__Supplied material__
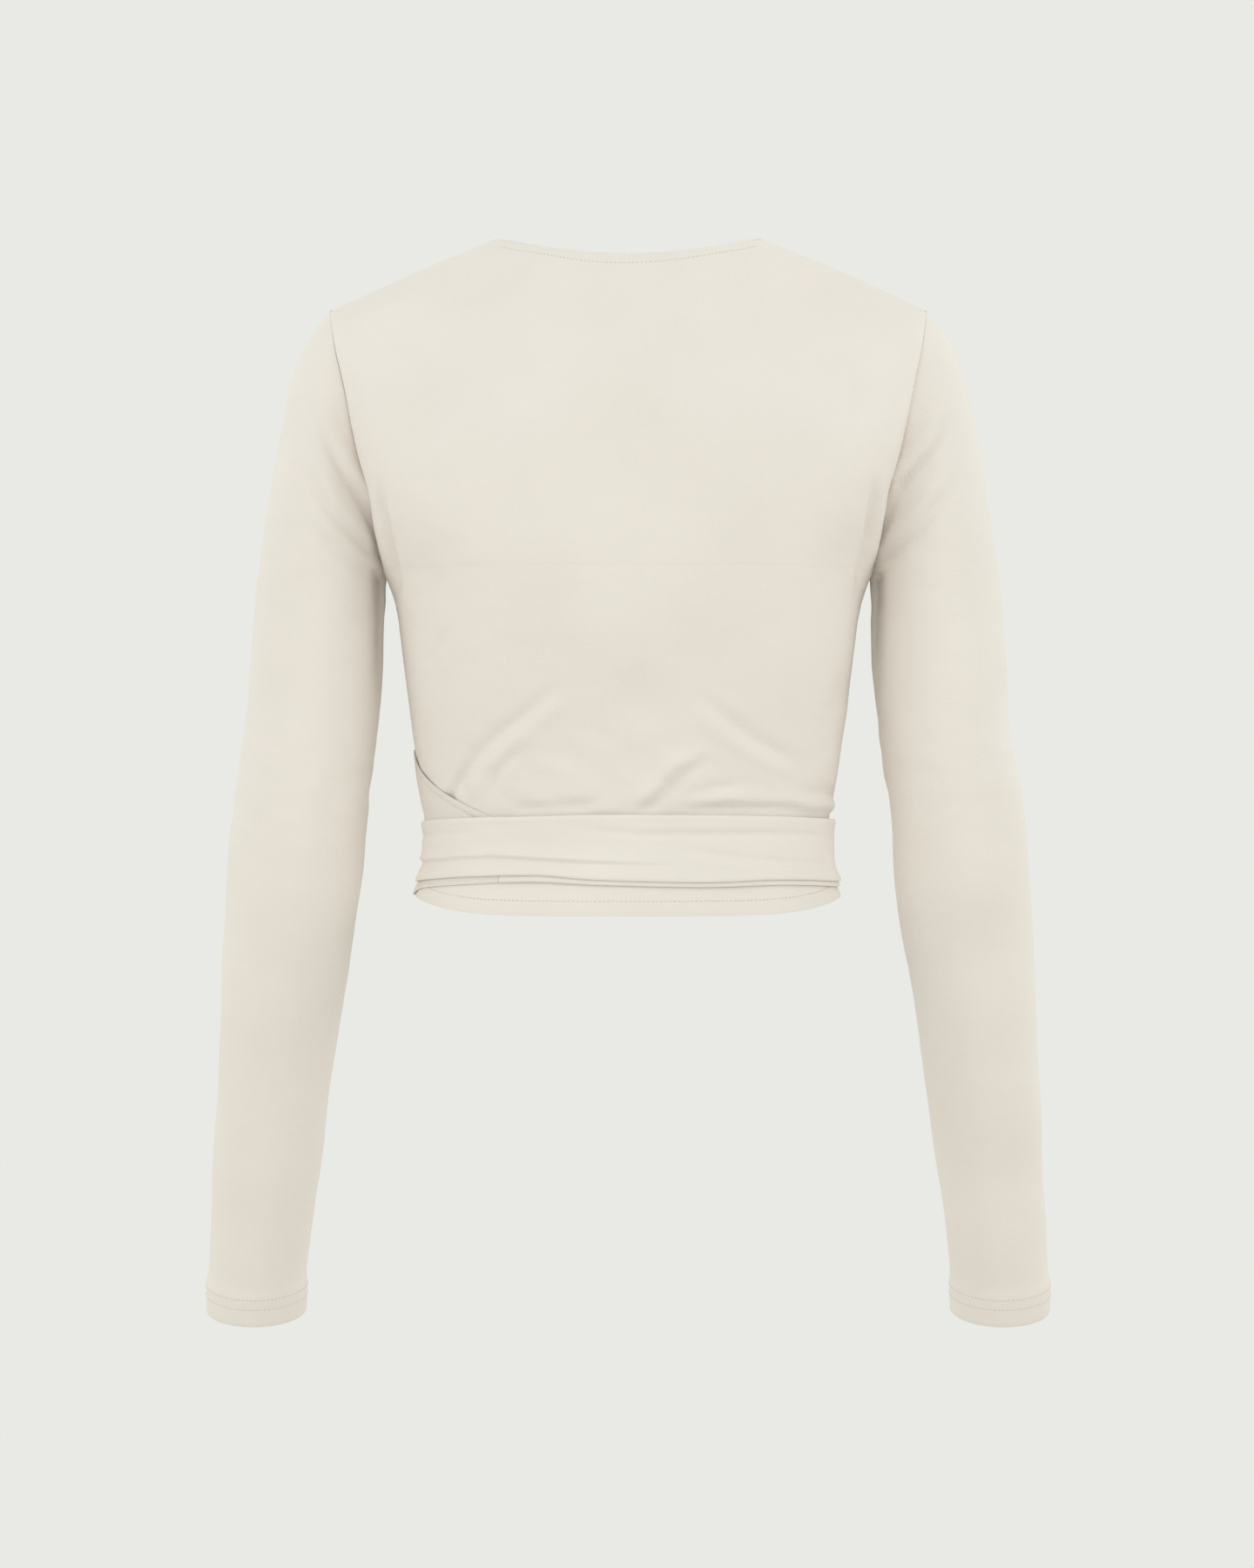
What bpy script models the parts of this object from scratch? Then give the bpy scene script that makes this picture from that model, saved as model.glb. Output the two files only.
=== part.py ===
"""Cropped wrap top in cream single jersey, worn and hollow, one solid for each cut piece.

The origin is midway between the two neck points, where the shoulders carry the top. The front
faces -Y and +Z is up, so +X is the wearer's left. Sizes are in millimetres until make_object.
"""

import bpy
import numpy as np

MM = 0.001
WALL = 1.1           # cloth, with its turned edges
LAYER = 2.1          # from one lying layer to the next
CROSS_ROOM = 0.5     # more, between the two fronts where they cross
SEAM = 0.3           # between two sewn pieces

NECK_HALF = 81.0     # neck point, from the centre
NECK_BACK_DROP = 13.5
NECK_DEPTH = 50.0    # how far the neckline stands behind and before the neck points
TIP_HALF, TIP_Z = 181.0, -43.5       # shoulder tip
UNDERARM_Z = -201.0
ARMHOLE_DEPTH = 44.0
HEM_Z = -399.0
HEM_DIP = {"back": 10.0, "front": 4.0}
SQUARENESS = 2.35    # 2 is an ellipse

WRAP_SIDE_Z = -310.0         # where the front edges reach the sides
WRAP_CURVE = 2.14
WRAP_BACK_TURN = 52.0        # degrees round the back from the left side, to the tie
WRAP_BACK_FALL = 43.0
WRAP_HEM_Z = -389.9          # lower edge of the wrapped end where the tie starts
UNDER_TOP_DROP = 5.0         # from the tie's upper edge to the upper edge of its first turn
HEM_RISE = 0.035             # of the inner front's hem above the outer's, as a level
SEAM_ZONE = 0.6              # share across at which that rise starts to end in the side seam

KNOT_SIDE = 0.27             # across the front, as a share of the half width
KNOT = {"width": 34.0, "height": 45.0, "thickness": 16.0, "z": -370.0, "flat": 0.8}
KNOT_CLEAR = 2.7
END = {"start": 0.41, "finish": 0.86, "top": -362.0, "bottom": -390.0, "fall": 12.0}

CREAM = (0.83, 0.78, 0.70)
ROUGHNESS = 0.85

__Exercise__
Write out the material from the first line to the last, exactly.

__Answer to the exercise__
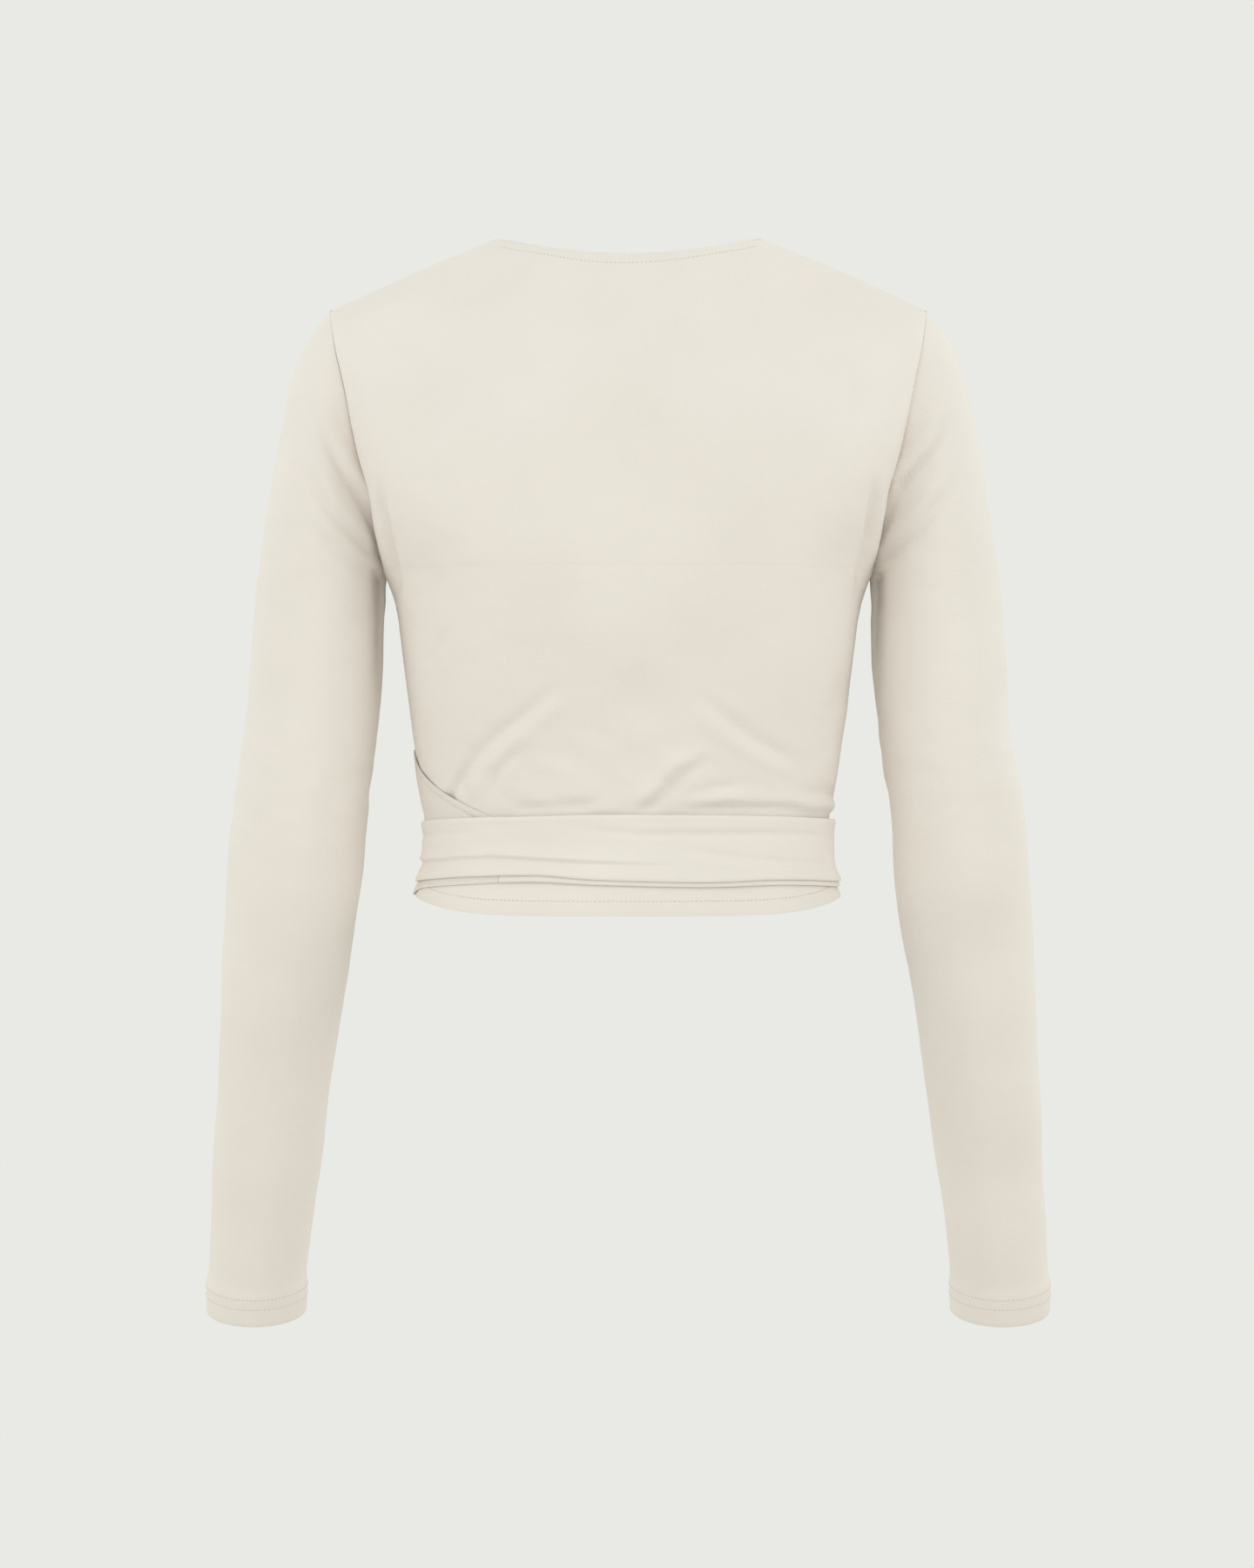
What bpy script models the parts of this object from scratch? Then give the bpy scene script that makes this picture from that model, saved as model.glb. Output the two files only.
=== part.py ===
"""Cropped wrap top in cream single jersey, worn and hollow, one solid for each cut piece.

The origin is midway between the two neck points, where the shoulders carry the top. The front
faces -Y and +Z is up, so +X is the wearer's left. Sizes are in millimetres until make_object.
"""

import bpy
import numpy as np

MM = 0.001
WALL = 1.1           # cloth, with its turned edges
LAYER = 2.1          # from one lying layer to the next
CROSS_ROOM = 0.5     # more, between the two fronts where they cross
SEAM = 0.3           # between two sewn pieces

NECK_HALF = 81.0     # neck point, from the centre
NECK_BACK_DROP = 13.5
NECK_DEPTH = 50.0    # how far the neckline stands behind and before the neck points
TIP_HALF, TIP_Z = 181.0, -43.5       # shoulder tip
UNDERARM_Z = -201.0
ARMHOLE_DEPTH = 44.0
HEM_Z = -399.0
HEM_DIP = {"back": 10.0, "front": 4.0}
SQUARENESS = 2.35    # 2 is an ellipse

WRAP_SIDE_Z = -310.0         # where the front edges reach the sides
WRAP_CURVE = 2.14
WRAP_BACK_TURN = 52.0        # degrees round the back from the left side, to the tie
WRAP_BACK_FALL = 43.0
WRAP_HEM_Z = -389.9          # lower edge of the wrapped end where the tie starts
UNDER_TOP_DROP = 5.0         # from the tie's upper edge to the upper edge of its first turn
HEM_RISE = 0.035             # of the inner front's hem above the outer's, as a level
SEAM_ZONE = 0.6              # share across at which that rise starts to end in the side seam

KNOT_SIDE = 0.27             # across the front, as a share of the half width
KNOT = {"width": 34.0, "height": 45.0, "thickness": 16.0, "z": -370.0, "flat": 0.8}
KNOT_CLEAR = 2.7
END = {"start": 0.41, "finish": 0.86, "top": -362.0, "bottom": -390.0, "fall": 12.0}

CREAM = (0.83, 0.78, 0.70)
ROUGHNESS = 0.85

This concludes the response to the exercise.